In response, officials decreed the Macanese pataca to be the territory’s sole legal tender. They wanted one currency in circulation, to simplify financial reporting. Alas, it made no difference. Macao people couldn’t believe that this shoddy paper money could possibly hold the same value as silver or gold, and continued using a medley of foreign options to pay for their day-to-day needs. A 1914 report from BNU’s Macao manager noted that even civil servants rushed off to exchange their paper pataca salaries for coins, at shockingly low exchange rates. 

Banco Nacional Ultramarino (BNU)
The emblem of Banco Nacional Ultramarino (BNU)

Somewhat embarrassingly, another paper alternative also appeared around this time – and proved much more popular. This was in the form of deposit certificates used by private Chinese banks, known as pangtan. Unlike pataca, pangtan could be swapped on demand for real silver. They were used like banknotes in Macao up until 1944, when the territory’s authorities banned them.

However, this is not a happily-ever-after story for the pataca. World War II was still being fought in 1944 and while Macao, as a Portuguese territory, remained neutral, it couldn’t help but be affected by the widespread geopolitical turmoil. 

[See more: The gaming king who amassed a fortune but lost his ear in Macao]

The British blockade of Japanese-occupied areas decimated trade, for instance. That led to a foreign currency shortage, making it difficult for Macao to pay for imports. The war also interrupted incoming shipments of freshly printed patacas from Europe. 

So began a brief new chapter where, instead of patacas (or pangtan or Hong Kong dollars), Macao people used so-called ‘emergency money’ devised by officials as a stop-gap. Thwarting fraud was at the forefront of officials’ minds during this endeavour. Each note had to feature the hand-written signature of Carlos Eugénio de Vasconcelos, BNU Macao’s then-manager (Vasconcelos later said he signed up to 5,000 notes a day). Printing staff were made to eat and sleep at their place of work, watched over by Portuguese soldiers. 

ATM machine
An ATM machine in Cotai, Macao dispenses Hong Kong dollars, which circulate freely in the territory

Banknotes have long been printed using engraved metal plates, giving paper money its distinctive texture – an anti-forgery measure. As these specialised plates were not available in wartime Macao, a local company used two 35 kg blocks of limestone to print the substitute notes instead. When the limestone blocks were not being used, they too got guarded at gunpoint. 
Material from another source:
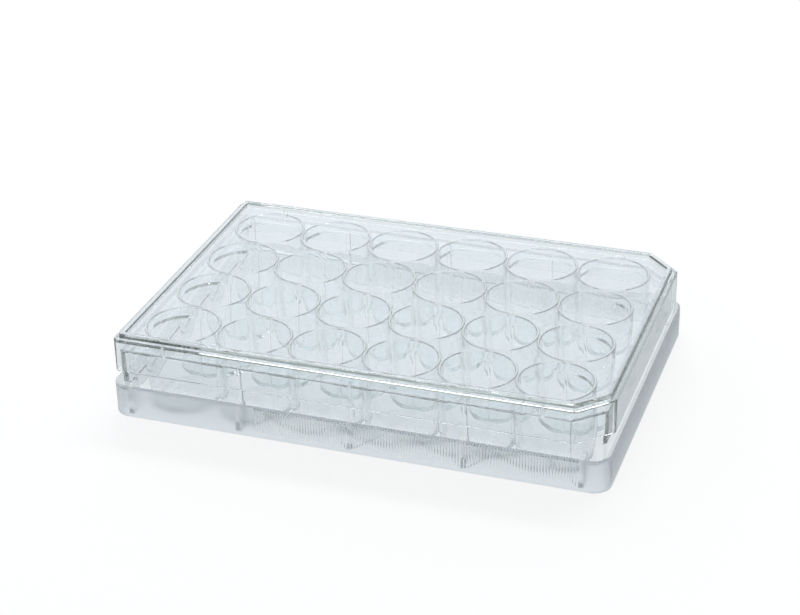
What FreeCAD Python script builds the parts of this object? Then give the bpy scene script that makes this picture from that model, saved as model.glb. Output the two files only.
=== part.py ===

Emergency money was phased out by 1947, when Macao’s stock of real banknotes was fully replenished. A few years later, in 1952, the first Macanese pataca coins entered circulation. Minting first happened in Lisbon, Portugal, before shifting to Macao in the 1980s. 

[See more: A digital currency pilot programme has been launched in Hong Kong]

But the territory’s legal tender still struggled. While Macao wasn’t the currency free-for-all of a century ago, people simply preferred using neighbouring Hong Kong’s dollars. This likely came down to the latter’s clout in international financial markets, as well as the fact Hong Kong is many times the size of Macao.

Finally, in the mid-1990s, a compromise was reached. A new law banned local retailers from refusing patacas – while tacitly acknowledging the Hong Kong dollar’s dominance in the market. 

Today, Hong Kong dollars outnumber patacas in Macao (though the currencies are accepted equally). Their fixed exchange rate is 1.03 patacas to 1 Hong Kong dollar. Chinese yuan also circulates fairly freely. Pataca banknotes are still issued by the BNU, but also by the Bank of China. This dual-system was introduced a few years before Macao’s return to China.

So yes, you can use Hong Kong dollars here. But try getting your hands on a few patacas – at least as a souvenir. It is also emblematic of Macao’s unique culture. Pataca banknotes feature both the Portuguese and Chinese languages, for instance. And each time a new series is released, imagery depicting beloved local landmarks is updated. The centuries-old A-Ma temple – where ‘hell money’ is burned as offerings to ancestors – is a firm favourite. This feels appropriate given the countless generations of people who have passed through the temple’s doors, currencies galore in their pockets.